═══ Available data ═══

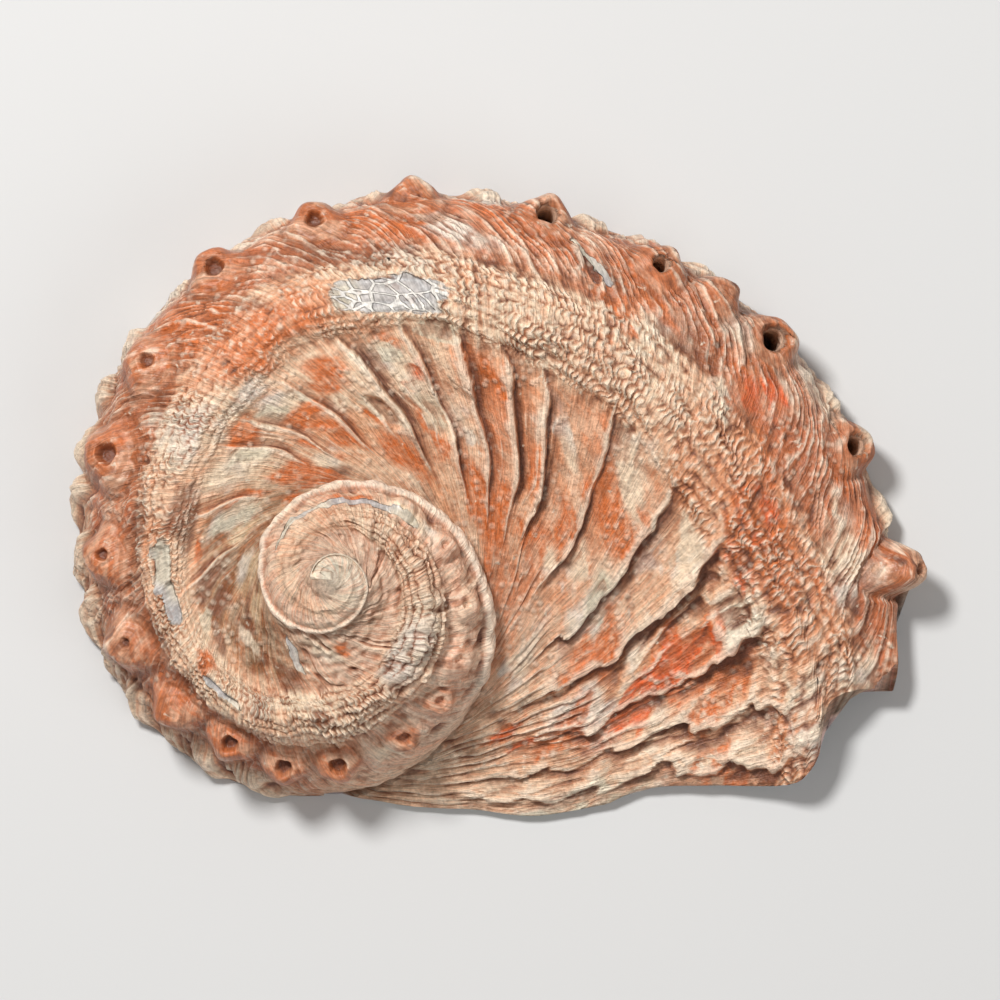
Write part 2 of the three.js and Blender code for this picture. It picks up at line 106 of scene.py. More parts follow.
# Hole row: growth, place across, radius, height, pit radius and bore radius of each tubercle, and how far
# it leans outward where that isn't LEAN. A pit's depth is a share of its radius.
LEAN = 0.3
PIT_DEPTH = 1.4
TUBERCLES = [
    (-68, 0.8, 1.1, 0.9, 0.3, 0), (-40, 0.8, 1.2, 1.0, 0.4, 0), (-12, 0.79, 1.3, 1.1, 0.4, 0),
    (10, 0.77, 1.4, 1.2, 0.5, 0), (28, 0.78, 1.4, 1.2, 0.5, 0), (47, 0.79, 1.5, 1.3, 0.6, 0),
    (71, 0.79, 1.9, 1.8, 0.8, 0), (88.5, 0.8, 1.9, 1.8, 0.8, 0), (105, 0.76, 2.0, 1.9, 0.8, 0),
    (125.5, 0.79, 2.2, 2.2, 0, 0), (147.5, 0.79, 2.4, 2.5, 0.5, 0), (170.5, 0.77, 2.3, 2.5, 0.6, 0),
    (194.5, 0.76, 2.6, 2.3, 1.0, 0), (214.5, 0.72, 2.3, 1.8, 0.7, 0), (239, 0.77, 2.3, 1.8, 0.9, 0),
    (256, 0.76, 2.2, 1.8, 0.8, 0), (275.3, 0.83, 2.3, 2.2, 0, 0), (293, 0.81, 2.3, 1.9, 1.1, 1.1),
    (305, 0.76, 2.2, 1.9, 0.9, 0.9), (315.5, 0.79, 1.9, 2.1, 0, 0), (324, 0.8, 2.4, 1.6, 1.3, 1.3),
    (341, 0.85, 2.2, 2.4, 1.1, 1.1, 0.45), (354.6, 0.84, 2.0, 4.2, 0.6, 0, 1.2),
]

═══

__Task to complete__:
Give the listing again, word for word.

__Expected answer__:
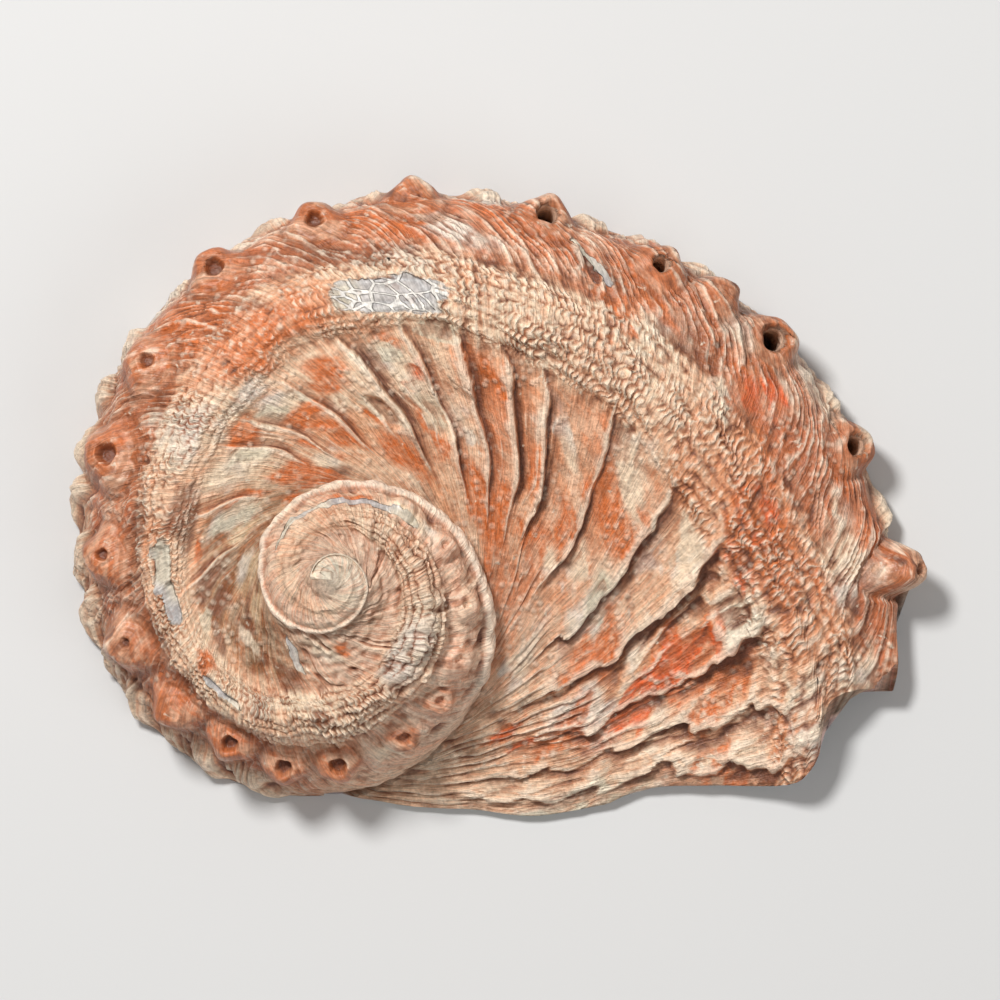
Write part 2 of the three.js and Blender code for this picture. It picks up at line 106 of scene.py. More parts follow.
# Hole row: growth, place across, radius, height, pit radius and bore radius of each tubercle, and how far
# it leans outward where that isn't LEAN. A pit's depth is a share of its radius.
LEAN = 0.3
PIT_DEPTH = 1.4
TUBERCLES = [
    (-68, 0.8, 1.1, 0.9, 0.3, 0), (-40, 0.8, 1.2, 1.0, 0.4, 0), (-12, 0.79, 1.3, 1.1, 0.4, 0),
    (10, 0.77, 1.4, 1.2, 0.5, 0), (28, 0.78, 1.4, 1.2, 0.5, 0), (47, 0.79, 1.5, 1.3, 0.6, 0),
    (71, 0.79, 1.9, 1.8, 0.8, 0), (88.5, 0.8, 1.9, 1.8, 0.8, 0), (105, 0.76, 2.0, 1.9, 0.8, 0),
    (125.5, 0.79, 2.2, 2.2, 0, 0), (147.5, 0.79, 2.4, 2.5, 0.5, 0), (170.5, 0.77, 2.3, 2.5, 0.6, 0),
    (194.5, 0.76, 2.6, 2.3, 1.0, 0), (214.5, 0.72, 2.3, 1.8, 0.7, 0), (239, 0.77, 2.3, 1.8, 0.9, 0),
    (256, 0.76, 2.2, 1.8, 0.8, 0), (275.3, 0.83, 2.3, 2.2, 0, 0), (293, 0.81, 2.3, 1.9, 1.1, 1.1),
    (305, 0.76, 2.2, 1.9, 0.9, 0.9), (315.5, 0.79, 1.9, 2.1, 0, 0), (324, 0.8, 2.4, 1.6, 1.3, 1.3),
    (341, 0.85, 2.2, 2.4, 1.1, 1.1, 0.45), (354.6, 0.84, 2.0, 4.2, 0.6, 0, 1.2),
]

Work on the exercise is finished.